For instance, almost half of the respondents (45 percent) said data are housed in isolated parts of their organization, and more than half the respondents (52 percent) said that analytical talent is housed separately from the relevant data at their organization. In addition, nearly one-third (30 percent) of US respondents, and 13 percent of their UK&I counterparts, said that their organizations do not have any professionals dedicated to analytics.

Overall, four out of 10 respondents said that their current technological resources and systems greatly hinder the effective use of enterprise-wide analytics in their organizations. Additionally, half (51 percent) said they have more opportunities to use analytics to improve the business than they have analytical resources to exploit them. Respondents from companies in nearly every industry represented in the survey also acknowledged that they must improve the consistency, accuracy and completeness of their data before they can become more ambitious in terms of their analytics capabilities.

“While there are many tools that enable organizations to examine historical data, what’s needed is the ability to properly identify and analyze the data and gain the insight that enables one to make better decisions,” said Dave Rich, managing director of the Accenture Analytics Group. “Organizations that fail to tackle the issues around data, technology and analytics talent will lose out to the high-performing 10 percent who have leveraged predictive analytics to become more agile and adaptive ? and gain competitive advantage.”

Despite the apparent current lack of analytics capabilities, the companies surveyed are committed to developing these capabilities. For instance, over two-thirds of respondents (71 percent) said that their organization’s senior management is “totally” or “highly” committed to analytics and fact-based decision-making.

In addition, nearly half (46 percent) of respondents said that among the long-term goals of their senior management teams are applying analytics in useful areas of the business and becoming more analytical in decision-making styles and methods across their businesses. The most widespread long-term analytical priority among organizations surveyed is developing the capability to model and predict behavior, actions and decisions, cited by between two-thirds and three-quarters of respondents in each industry sector.

Nonetheless, the research revealed that senior managers currently fail to see fact- and data-driven analysis as critical when making key business decisions and instead rely heavily on ‘gut feel’ and ‘soft’ factors such as consultation with others, intuition and experience.

Further, some organizations are making analytics-based decisions using flawed data, as the survey identified issues related to the consistency, accuracy, completeness and format of company data applied to analytical decision-making. When rating each of these fundamental aspects of data quality on a scale of 1 to 5 (where 1 equals not at all clean and 5 equals extremely clean), the rating for each hardly rose above 3. For each of these aspects of data quality, US respondents rated the quality of their data lower than their UK&I counterparts rated the quality of their data.

The findings indicate that little has changed since 2008, when a previous Accenture survey found that 40 percent of business decisions were based on judgment rather than business analytics, often due to a lack of good data.
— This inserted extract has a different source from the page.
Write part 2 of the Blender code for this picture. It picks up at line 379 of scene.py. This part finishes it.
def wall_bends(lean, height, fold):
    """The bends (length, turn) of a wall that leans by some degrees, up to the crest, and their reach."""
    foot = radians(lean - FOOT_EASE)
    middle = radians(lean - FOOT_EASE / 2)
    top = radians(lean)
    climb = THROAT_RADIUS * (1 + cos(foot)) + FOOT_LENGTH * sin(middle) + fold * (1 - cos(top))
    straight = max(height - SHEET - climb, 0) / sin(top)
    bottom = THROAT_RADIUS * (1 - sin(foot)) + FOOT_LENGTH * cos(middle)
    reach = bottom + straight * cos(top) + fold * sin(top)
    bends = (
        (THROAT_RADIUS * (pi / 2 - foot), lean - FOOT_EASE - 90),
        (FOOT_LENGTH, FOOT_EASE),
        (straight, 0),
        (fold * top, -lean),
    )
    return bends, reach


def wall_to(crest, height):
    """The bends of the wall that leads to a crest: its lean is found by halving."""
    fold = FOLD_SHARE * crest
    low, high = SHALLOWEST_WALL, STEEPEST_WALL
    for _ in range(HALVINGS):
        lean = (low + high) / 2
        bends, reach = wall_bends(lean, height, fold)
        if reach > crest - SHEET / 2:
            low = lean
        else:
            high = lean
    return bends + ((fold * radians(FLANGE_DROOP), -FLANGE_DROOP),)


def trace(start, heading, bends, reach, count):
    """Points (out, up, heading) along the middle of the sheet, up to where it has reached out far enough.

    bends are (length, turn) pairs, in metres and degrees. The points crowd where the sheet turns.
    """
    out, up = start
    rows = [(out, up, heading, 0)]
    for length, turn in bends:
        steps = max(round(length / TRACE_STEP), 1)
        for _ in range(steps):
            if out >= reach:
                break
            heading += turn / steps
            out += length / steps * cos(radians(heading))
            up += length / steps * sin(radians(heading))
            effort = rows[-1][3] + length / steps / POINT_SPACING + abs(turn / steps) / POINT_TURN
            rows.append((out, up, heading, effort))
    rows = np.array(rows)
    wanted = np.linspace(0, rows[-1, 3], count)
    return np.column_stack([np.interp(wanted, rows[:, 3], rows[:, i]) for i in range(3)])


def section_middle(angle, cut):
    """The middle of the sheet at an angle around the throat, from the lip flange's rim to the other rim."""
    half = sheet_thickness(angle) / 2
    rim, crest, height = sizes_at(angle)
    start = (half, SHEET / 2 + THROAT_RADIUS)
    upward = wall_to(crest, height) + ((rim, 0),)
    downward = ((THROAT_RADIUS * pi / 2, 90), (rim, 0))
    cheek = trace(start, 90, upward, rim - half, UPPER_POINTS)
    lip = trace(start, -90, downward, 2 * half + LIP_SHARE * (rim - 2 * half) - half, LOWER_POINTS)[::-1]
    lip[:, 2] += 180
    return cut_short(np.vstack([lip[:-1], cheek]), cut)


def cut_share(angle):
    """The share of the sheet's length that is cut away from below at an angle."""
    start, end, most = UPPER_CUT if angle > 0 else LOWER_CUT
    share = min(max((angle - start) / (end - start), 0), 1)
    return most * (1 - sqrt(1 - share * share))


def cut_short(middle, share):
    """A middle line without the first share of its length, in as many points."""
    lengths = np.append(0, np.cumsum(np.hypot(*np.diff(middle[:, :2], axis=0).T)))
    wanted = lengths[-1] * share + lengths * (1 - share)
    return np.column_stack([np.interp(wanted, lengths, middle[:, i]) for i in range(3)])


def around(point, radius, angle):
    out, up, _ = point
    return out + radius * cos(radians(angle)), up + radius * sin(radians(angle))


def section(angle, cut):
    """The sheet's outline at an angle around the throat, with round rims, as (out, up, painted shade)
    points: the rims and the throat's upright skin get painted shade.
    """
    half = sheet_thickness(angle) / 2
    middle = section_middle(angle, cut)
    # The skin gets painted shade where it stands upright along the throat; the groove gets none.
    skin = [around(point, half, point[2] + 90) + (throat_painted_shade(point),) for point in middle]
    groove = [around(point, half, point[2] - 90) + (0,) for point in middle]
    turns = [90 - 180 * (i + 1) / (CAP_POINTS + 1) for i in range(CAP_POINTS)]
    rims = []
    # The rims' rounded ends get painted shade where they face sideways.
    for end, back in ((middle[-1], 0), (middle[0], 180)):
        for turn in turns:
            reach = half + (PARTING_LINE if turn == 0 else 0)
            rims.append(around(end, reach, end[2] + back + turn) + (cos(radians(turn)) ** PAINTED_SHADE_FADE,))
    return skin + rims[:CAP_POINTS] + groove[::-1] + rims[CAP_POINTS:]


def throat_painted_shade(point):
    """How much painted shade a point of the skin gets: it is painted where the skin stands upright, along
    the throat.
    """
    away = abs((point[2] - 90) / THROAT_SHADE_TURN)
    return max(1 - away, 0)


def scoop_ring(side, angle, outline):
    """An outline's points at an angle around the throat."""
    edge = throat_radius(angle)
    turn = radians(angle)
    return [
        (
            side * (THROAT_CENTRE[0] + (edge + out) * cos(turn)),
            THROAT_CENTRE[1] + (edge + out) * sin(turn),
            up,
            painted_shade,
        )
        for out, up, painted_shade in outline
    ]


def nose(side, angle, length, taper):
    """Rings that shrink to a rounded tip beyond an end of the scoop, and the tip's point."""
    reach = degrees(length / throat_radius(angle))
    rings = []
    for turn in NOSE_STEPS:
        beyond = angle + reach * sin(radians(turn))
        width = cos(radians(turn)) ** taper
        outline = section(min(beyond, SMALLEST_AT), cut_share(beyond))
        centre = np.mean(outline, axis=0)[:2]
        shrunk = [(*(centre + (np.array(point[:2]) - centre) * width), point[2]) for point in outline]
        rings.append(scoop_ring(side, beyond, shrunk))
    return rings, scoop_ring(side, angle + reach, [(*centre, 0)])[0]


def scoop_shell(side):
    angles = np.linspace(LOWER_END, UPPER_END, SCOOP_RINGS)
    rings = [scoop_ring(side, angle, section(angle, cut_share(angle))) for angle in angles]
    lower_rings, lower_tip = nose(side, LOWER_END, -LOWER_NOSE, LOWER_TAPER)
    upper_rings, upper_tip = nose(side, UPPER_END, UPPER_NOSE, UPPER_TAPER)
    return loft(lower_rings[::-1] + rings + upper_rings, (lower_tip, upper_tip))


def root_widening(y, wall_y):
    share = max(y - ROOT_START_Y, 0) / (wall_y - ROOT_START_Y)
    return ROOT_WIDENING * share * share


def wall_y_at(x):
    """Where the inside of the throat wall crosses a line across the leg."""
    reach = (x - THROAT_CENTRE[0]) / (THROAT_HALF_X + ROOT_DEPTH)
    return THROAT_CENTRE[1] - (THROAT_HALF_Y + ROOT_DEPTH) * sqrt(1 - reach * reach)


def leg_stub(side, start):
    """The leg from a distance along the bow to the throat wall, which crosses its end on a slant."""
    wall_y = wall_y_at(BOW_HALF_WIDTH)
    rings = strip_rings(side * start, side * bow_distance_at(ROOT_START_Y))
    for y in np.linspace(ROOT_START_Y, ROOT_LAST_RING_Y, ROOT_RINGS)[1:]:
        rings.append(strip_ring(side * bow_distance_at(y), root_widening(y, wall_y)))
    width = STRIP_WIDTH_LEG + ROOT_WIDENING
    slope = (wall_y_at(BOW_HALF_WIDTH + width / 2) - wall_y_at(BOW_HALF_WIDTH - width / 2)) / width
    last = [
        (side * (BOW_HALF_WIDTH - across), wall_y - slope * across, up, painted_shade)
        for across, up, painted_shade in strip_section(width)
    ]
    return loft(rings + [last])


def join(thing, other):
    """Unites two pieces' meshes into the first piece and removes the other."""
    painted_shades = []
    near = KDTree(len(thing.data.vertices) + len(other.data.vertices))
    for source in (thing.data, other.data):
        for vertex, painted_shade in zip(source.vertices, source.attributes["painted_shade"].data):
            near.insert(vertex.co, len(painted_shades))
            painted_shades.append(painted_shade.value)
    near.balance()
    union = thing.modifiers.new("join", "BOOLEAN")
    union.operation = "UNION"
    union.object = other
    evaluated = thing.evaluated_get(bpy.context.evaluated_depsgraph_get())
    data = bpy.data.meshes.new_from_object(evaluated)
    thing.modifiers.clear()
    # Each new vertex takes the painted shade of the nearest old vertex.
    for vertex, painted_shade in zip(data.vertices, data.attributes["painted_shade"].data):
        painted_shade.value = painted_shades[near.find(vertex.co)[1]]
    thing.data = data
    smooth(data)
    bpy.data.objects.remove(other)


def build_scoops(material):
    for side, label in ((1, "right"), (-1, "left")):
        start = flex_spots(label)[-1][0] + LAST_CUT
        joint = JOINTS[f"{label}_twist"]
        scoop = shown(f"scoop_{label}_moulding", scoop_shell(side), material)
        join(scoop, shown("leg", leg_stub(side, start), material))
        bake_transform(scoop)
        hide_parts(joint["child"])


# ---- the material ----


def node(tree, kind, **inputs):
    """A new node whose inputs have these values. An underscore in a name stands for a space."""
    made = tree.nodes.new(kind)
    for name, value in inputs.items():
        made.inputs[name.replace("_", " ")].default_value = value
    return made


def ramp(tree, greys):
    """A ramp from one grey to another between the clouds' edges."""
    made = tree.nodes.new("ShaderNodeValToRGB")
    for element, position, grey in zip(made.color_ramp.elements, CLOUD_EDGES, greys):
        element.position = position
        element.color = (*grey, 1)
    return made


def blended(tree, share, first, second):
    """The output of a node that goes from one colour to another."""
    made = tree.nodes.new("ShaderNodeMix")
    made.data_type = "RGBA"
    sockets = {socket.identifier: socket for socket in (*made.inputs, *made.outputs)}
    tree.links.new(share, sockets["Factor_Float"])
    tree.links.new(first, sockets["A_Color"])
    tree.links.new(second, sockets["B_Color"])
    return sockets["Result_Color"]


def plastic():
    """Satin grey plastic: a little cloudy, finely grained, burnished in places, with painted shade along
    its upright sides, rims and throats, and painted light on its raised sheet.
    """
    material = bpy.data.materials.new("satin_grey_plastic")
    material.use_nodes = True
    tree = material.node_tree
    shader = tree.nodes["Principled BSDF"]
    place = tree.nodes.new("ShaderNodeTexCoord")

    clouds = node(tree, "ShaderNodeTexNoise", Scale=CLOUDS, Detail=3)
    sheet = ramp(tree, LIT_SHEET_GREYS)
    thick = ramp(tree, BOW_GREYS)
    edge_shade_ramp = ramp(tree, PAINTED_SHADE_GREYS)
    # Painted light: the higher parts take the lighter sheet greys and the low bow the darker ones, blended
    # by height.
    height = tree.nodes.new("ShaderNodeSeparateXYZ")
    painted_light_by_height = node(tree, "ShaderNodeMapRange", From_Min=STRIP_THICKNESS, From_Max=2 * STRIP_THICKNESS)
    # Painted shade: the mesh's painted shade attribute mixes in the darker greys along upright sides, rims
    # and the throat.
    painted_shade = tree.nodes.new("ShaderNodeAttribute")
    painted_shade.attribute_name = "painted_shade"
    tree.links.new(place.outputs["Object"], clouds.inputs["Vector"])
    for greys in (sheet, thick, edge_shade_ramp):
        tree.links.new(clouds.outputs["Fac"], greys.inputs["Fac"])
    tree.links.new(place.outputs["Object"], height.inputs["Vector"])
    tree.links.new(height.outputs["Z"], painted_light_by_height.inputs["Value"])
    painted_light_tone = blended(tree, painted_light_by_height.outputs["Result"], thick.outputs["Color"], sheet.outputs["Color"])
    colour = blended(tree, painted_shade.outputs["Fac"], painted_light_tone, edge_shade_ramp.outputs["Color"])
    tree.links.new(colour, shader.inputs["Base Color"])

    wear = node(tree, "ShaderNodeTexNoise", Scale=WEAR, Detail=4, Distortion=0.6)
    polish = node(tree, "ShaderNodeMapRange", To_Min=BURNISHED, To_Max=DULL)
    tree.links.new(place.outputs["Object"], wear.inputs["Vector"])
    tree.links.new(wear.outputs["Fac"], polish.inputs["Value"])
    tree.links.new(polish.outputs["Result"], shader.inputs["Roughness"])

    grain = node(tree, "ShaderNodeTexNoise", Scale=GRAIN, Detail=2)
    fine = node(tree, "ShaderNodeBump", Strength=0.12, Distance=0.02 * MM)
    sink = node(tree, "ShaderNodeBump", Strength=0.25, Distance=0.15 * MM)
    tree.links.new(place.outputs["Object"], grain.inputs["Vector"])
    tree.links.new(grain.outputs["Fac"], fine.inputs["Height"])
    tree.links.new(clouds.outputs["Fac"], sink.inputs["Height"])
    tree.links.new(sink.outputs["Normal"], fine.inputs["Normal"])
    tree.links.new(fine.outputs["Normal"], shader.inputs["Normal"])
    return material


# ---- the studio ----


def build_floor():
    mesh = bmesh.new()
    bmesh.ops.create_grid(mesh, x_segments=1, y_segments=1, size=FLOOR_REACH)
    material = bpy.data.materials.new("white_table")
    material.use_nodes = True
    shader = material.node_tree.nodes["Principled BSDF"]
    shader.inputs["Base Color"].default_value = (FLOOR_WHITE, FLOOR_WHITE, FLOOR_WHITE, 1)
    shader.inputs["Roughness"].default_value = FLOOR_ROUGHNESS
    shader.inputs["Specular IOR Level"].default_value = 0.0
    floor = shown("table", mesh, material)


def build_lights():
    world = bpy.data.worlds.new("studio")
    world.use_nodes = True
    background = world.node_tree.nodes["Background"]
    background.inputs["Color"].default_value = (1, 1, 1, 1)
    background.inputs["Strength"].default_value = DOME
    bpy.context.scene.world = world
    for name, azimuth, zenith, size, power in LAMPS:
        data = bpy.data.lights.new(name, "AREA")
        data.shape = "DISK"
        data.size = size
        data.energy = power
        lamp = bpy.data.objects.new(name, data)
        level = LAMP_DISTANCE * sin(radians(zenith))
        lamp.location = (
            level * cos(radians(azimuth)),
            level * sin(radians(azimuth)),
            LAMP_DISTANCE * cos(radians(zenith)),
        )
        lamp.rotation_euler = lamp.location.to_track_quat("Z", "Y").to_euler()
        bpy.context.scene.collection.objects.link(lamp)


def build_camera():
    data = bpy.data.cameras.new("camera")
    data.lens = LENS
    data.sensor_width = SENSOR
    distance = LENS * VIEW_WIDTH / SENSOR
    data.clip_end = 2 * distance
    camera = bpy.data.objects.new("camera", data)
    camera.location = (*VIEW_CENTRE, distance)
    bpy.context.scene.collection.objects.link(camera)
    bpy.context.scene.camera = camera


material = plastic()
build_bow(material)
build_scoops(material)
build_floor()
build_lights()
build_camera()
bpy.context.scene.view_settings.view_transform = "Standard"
“Accenture’s findings reinforce a key challenge – and opportunity – that we face today: that businesses and government organizations are dealing with a flood of information that overwhelms the human ability to process. Decision-makers then revert to best guesses rather than making empirical decisions,” said Russ Cobb, VP of Alliances and Marketing at SAS. “But with predictive analytics, we can derive the critical insights from the data that will lead to optimal business outcomes.”

Along with the quality of corporate data, security issues are significantly limiting the more widespread and sophisticated use of business analytics. For instance, two-thirds (67 percent) of respondents overall said that data-security concerns are having at least a moderate impact in preventing their organizations from extending the use of data analysis and business intelligence, with respondents in the public sector more likely than their private-sector counterparts to cite this factor (80 percent vs. 65 percent).

Organizations are also failing to tap into one of the most innovative capabilities of analytics: the ability to predict future business events in order to act before the events occur. For example, the survey found that when it comes to examining market growth, only about one-third (36 percent) of respondents said their organizations use the predictive analytics function to a “great extent,” and more than one-fifth (22 percent) said they do not even use it to a moderate extent. Further, while some organizations do analyze data to predict what might happen in the future in terms of competitor activities, market trends, product/service development, risk management, financial/economic trends and skill requirements, many organizations are still using predictive analytics only to a minor extent, if at all.

“This is a huge opportunity that organizations are failing to harness,” said Rich. “The need for speed in decision-making is a key competitive differentiator, and lacking the insight into customers’ preferencesmeans mounting an expensive come-from-behind response. During previous downturns, companies that thrived used data-derived insights made by informed decision makers to produce lasting competitive advantage. We believe that predictive analytics will be the difference between the winners and losers in the next economic cycle.”

About the research
The research was based on telephone interviews with 600 executives at approximately 550 private-sector and public-sector organizations in the United States (299) and the United Kingdom & Ireland (301) with annual revenue in excess of US$500 million. Participants included directors and key decision makers across a wide range of industries as well as business functions, including sales and marketing, customer relationship management, human resources and finance. Interviews were conducted in September and October 2009.